Injecting Equipment Provision (IEP)
High quality and high coverage IEP is at the forefront of reducing blood borne viruses, skin and soft tissue infections and painful injections in the UK
Injecting Equipment Provision (IEP)
High quality and high coverage IEP is at the forefront of reducing blood borne viruses, skin and soft tissue infections and painful injections in the UK. Therefore part of our core harm reduction service delivery is the provision of the best possible injecting equipment we can. We supply this to individuals such as people who inject drugs (PWID) and to community pharmacies who supply this equipment onward to PWID on our behalf.

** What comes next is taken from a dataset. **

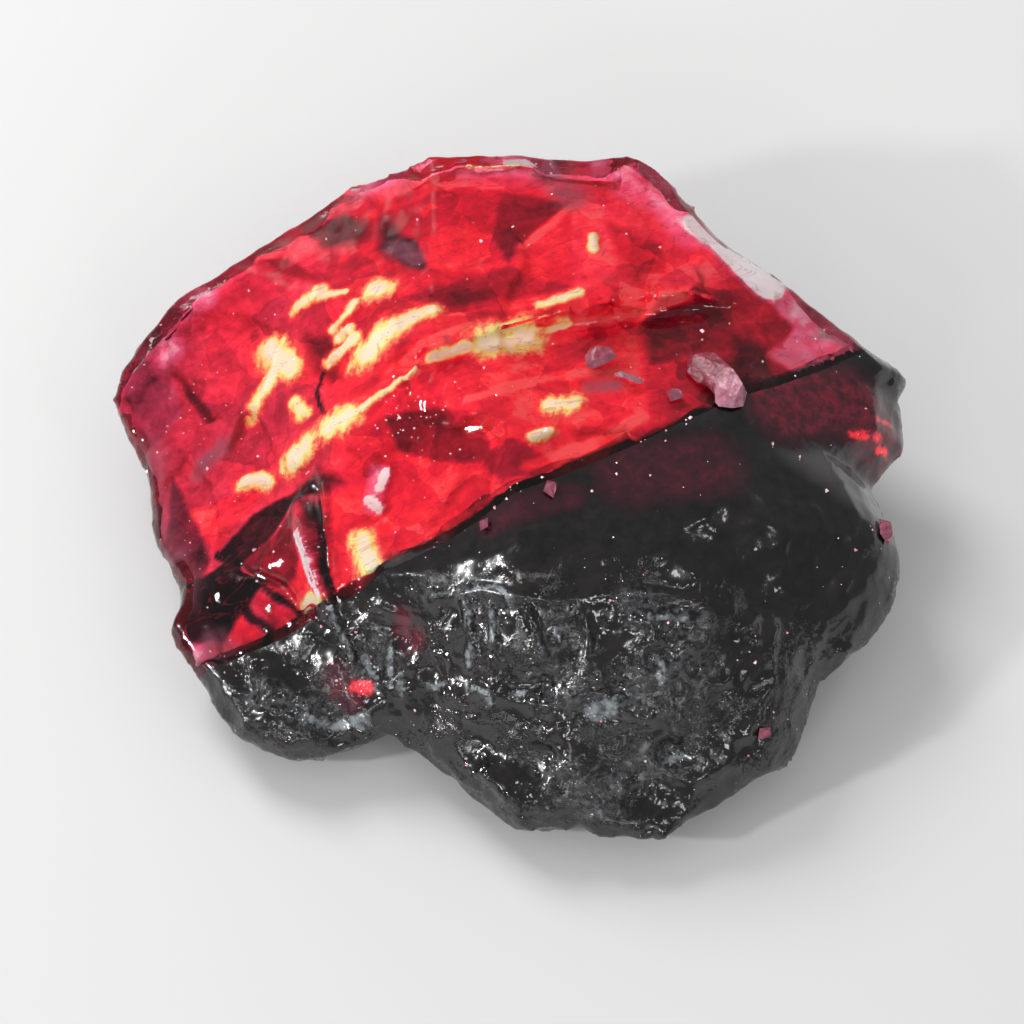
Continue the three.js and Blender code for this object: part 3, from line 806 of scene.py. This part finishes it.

Anyone in Cranstoun who supplies injecting equipment or community pharmacies doing so on our behalf receives in-depth training on this equipment and its optimal use. This vital aspect means that the risks associated with injecting are driven down, as those using the equipment know how to use it in ways that minimise risk. We are realistic however; injecting often occurs in far from ideal and sanitary environments, amidst unpleasant withdrawal symptoms and the fear of being discovered. Therefore our training takes this into account, enabling real world choices to be identified.
As standard we provide foil for smoking heroin, 1ml fixed-needle syringes and 2ml syringes with detachable needles in a range of lengths and gauges. Additionally we offer acidifiers, ‘cookers, water for injection, filters and more.
We have recently added to the range of injecting equipment we make available to PWID. These are a greater range of needle choices to suit injecting into different veins and veins which are deteriorating. We always encourage the finest and shortest possible needle for the intended injection, and using a new needle for each time the skin is punctured. These micro-behaviours, repeated over time, have a long term beneficial impact on the health of the people we serve.
Sharing of previously used injecting equipment including syringes is rising in the UK according to the most recent Shooting Up report (figure 7). Direct sharing of needles and syringes has increased among PWID from 20% in 2019 to 24% in 2020, and of sharing any injecting equipment from 37% in 2019 to 43% in 2020.
The impact of Covid-19 on IEP may well have been a driver for this worrying increase in sharing. Irrespective of causation it tells us that we must do better to provide enough injecting equipment for everyone who injects drugs for every single time they puncture skin with a needle.
Dead space is the volume of liquid residue left after a syringe has been used for injecting. For venous injecting there will always be an amount of blood left in that dead space. If the syringe or needle is reused by another there is a significant risk of blood borne virus (BBV) transmission, depending on many factors such as whether the original user flushed blood back and forth into the syringe after injecting, where the syringe was stored and how long ago it was last used.
However the risk of BBV transmission is also determined by the type of syringe and needle used. The amount of dead space in 1ml syringes is naturally low, however standard 2ml syringes and their accompanying needles have much higher dead space. New syringes and needles with reduced or low dead space are now available. Cranstoun are pleased to provide the best combinations of 2ml syringes and needles, with the lowest dead space possible.